= Ernest Frederick Cambridge Lane =

British-South African official (1882 – 1958)

Ernest Frederick Cambridge Lane, CMG, JP (11 November 1882 – 6 January 1958) was a British-South African official who served as the private secretary of Jan Smuts. He was nicknamed 'Long Lane'.

The eldest son of Frederick George Alexander Lane, Ernest Lane went to South Africa, where he became private secretary to Jan Smuts in 1904, in addition to serving as his aide-de-camp during the South West Africa campaign. It was while he we was here that he met and married his wife, Jessie Heys. They married in St Alban the Martyr Anglican church, Pretoria now known as St Albans Cathedral, Pretoria, on the 17 May 1911

Lane then served with the South African Heavy Artillery, but was recalled to France to serve as principal private secretary to Smuts, who was then a member of the British war cabinet. Lane subsequently became head of the prime minister's department when Smuts became prime minister of the Union.
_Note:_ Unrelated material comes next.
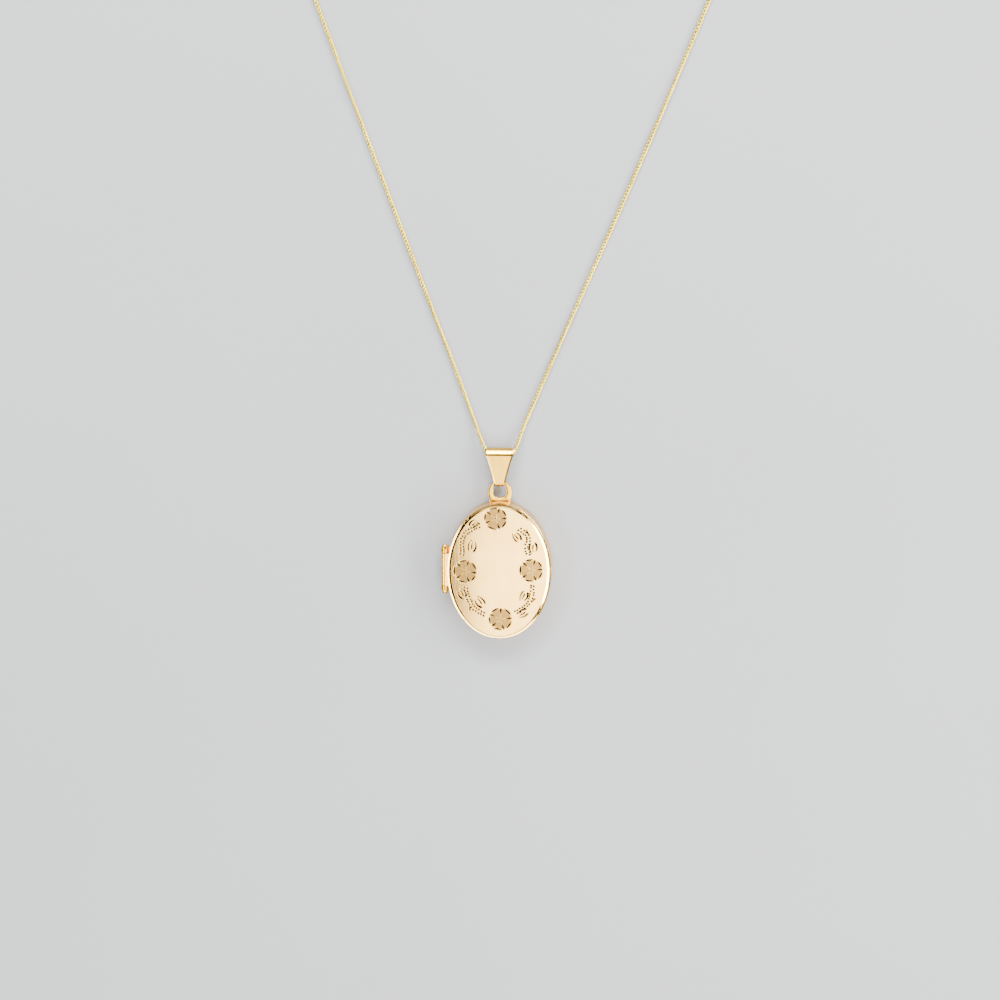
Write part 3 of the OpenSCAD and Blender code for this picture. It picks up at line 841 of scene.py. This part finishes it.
def bail_strip():
    """The strip's outer line runs round the foot, up the back leaf, over the top round, down a flat band,
    across the crease and down the front leaf. A flat section with bevelled edges follows it. The front leaf's
    half width is 1.10 + 1.79 s ^ 1.2, where s is the share of the way up."""
    foot, foot_r = np.array([16.625, 1.3]), 0.82
    top, top_r = np.array([21.945, 1.3]), 1.25
    foot_a = np.radians(np.linspace(94.6, 265.4, 25))
    top_a = np.radians(np.linspace(-94.6, 32.8, 29))
    foot_line = foot + foot_r * np.stack([np.cos(foot_a), np.sin(foot_a)], -1)
    top_line = top + top_r * np.stack([np.cos(top_a), np.sin(top_a)], -1)
    back_line = foot_line[-1] + (top_line[0] - foot_line[-1]) * np.linspace(0, 1, 14)[1:-1, None]
    band = np.array([(22.80, 2.135), (22.60, 2.27), (22.40, 2.40), (22.24, 2.50), (22.17, 2.525)])
    crease = np.array([(22.15, 2.41), (22.05, 2.42), (22.03, 2.535)])
    front_line = crease[-1] + (foot_line[0] - crease[-1]) * np.linspace(0, 1, 18)[1:-1, None]
    line = np.vstack([foot_line, back_line, top_line, band, crease, front_line])
    ahead = np.roll(line, -1, axis=0) - np.roll(line, 1, axis=0)
    ahead /= np.linalg.norm(ahead, axis=1, keepdims=True)
    out = np.stack([ahead[:, 1], -ahead[:, 0]], -1)
    out *= np.sign((out * (line - [19.3, 1.3])).sum(1))[:, None]
    low_y, high_y = 16.6, 23.0
    share = np.clip((line[:, 0] - low_y) / (high_y - low_y), 0, 1)
    front_wide = 1.10 + 1.79 * share ** 1.2
    back_wide = 0.95 + 1.45 * share
    kinds = [len(foot_line), len(back_line) + len(top_line), len(band), len(crease) + len(front_line)]
    wide = np.concatenate([
        np.linspace(1.08, 0.95, kinds[0]),
        np.minimum(back_wide[kinds[0]:kinds[0] + kinds[1]], 2.36),
        front_wide[-kinds[2] - kinds[3]:],
    ])
    corner = slice(kinds[0] + kinds[1] - 4, kinds[0] + kinds[1])
    wide[corner] = [2.38, 2.46, 2.62, 2.88]
    bevel_wide, bevel_deep = 0.30, 0.12
    section = np.array([
        (-1, bevel_wide, 0.0), (1, -bevel_wide, 0.0), (1, 0.0, -bevel_deep), (1, 0.0, -0.28),
        (1, -0.04, -BAIL_T), (-1, 0.04, -BAIL_T), (-1, 0.0, -0.28), (-1, 0.0, -bevel_deep),
    ])
    x = wide[:, None] * section[None, :, 0] + section[None, :, 1]
    depth = section[None, :, 2, None]
    yz = line[:, None] + out[:, None] * depth
    points = np.concatenate([x[..., None], yz], axis=-1)
    faces = grid_faces(len(line), len(section), wrap_rows=True)[:, ::-1]
    obj = put_mesh("bail_strip", points * MM, [faces], BAIL_GOLD, sharp=20)
    crease_end = len(line) - len(front_line)
    # Painted shade: the rows across the crease are painted dark.
    crease_shade = np.zeros((len(line), len(section)))
    crease_shade[crease_end - len(crease):crease_end] = 1.0
    paint(obj, "cut", crease_shade)
    return obj


bail = bail_strip()
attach(bail, "bail")
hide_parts("bail")

# ---------------------------------------------------------------------------
# What the case holds, a gold picture frame, a clear film window and a blank
# card in each half, cut to drop in, and the bolt ring clasp with its steel
# spring. All of them keep the shapes that they have in the frame.
# ---------------------------------------------------------------------------
film = bpy.data.materials.new("clear film")
film.use_nodes = True
film_shader = film.node_tree.nodes["Principled BSDF"]
film_shader.inputs["Transmission Weight"].default_value = 1.0
film_shader.inputs["IOR"].default_value = 1.45
film_shader.inputs["Base Color"].default_value = (0.97, 0.98, 0.98, 1)
film_dull = placed_group(film, HANDLING, Scale=120.0, Low=0.03, High=0.09)
film.node_tree.links.new(film_dull.outputs["Value"], film_shader.inputs["Roughness"])

card = bpy.data.materials.new("blank card")
card.use_nodes = True
card_shader = card.node_tree.nodes["Principled BSDF"]
card_shader.inputs["Roughness"].default_value = 0.8
card_tone = placed_group(card, HANDLING, Scale=1800.0)
card_mix = card.node_tree.nodes.new("ShaderNodeMix")
card_mix.data_type = "RGBA"
card_mix.inputs["A"].default_value = (0.86, 0.84, 0.78, 1)
card_mix.inputs["B"].default_value = (0.80, 0.77, 0.70, 1)
card.node_tree.links.new(card_tone.outputs["Value"], card_mix.inputs["Factor"])
card.node_tree.links.new(card_mix.outputs["Result"], card_shader.inputs["Base Color"])

steel = polished_metal("spring steel", (0.62, 0.62, 0.63), (0.5, 0.5, 0.52), rough=0.22)
kept_shapes = {
    CASE_GOLD: ("back_flange", "catch_nib", "back_frame", "front_frame", "front_bearer"),
    WARM_GOLD: (
        "hinge_pin", "back_bearers", "clasp_body", "clasp_bolt", "clasp_eye", "clasp_link", "end_ring",
    ),
    film: ("back_window", "front_window"),
    card: ("back_card", "front_card"),
    steel: ("clasp_spring",),
}
for material, nodes in kept_shapes.items():
    for node in nodes:
        for part_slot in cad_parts[node].material_slots:
            part_slot.material = material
He accompanied Smuts to the signature of the Paris Peace Treaty, and was appointed a CMG in 1920.

In 1929, Lane went to Northern Rhodesia as the local representative of the British South Africa Company.

He retired to Dorset, where his family had its roots, in 1934. He was a member of the Dorset County Council from 1936 to 1955. He served as Sheriff of Dorsetshire in 1943.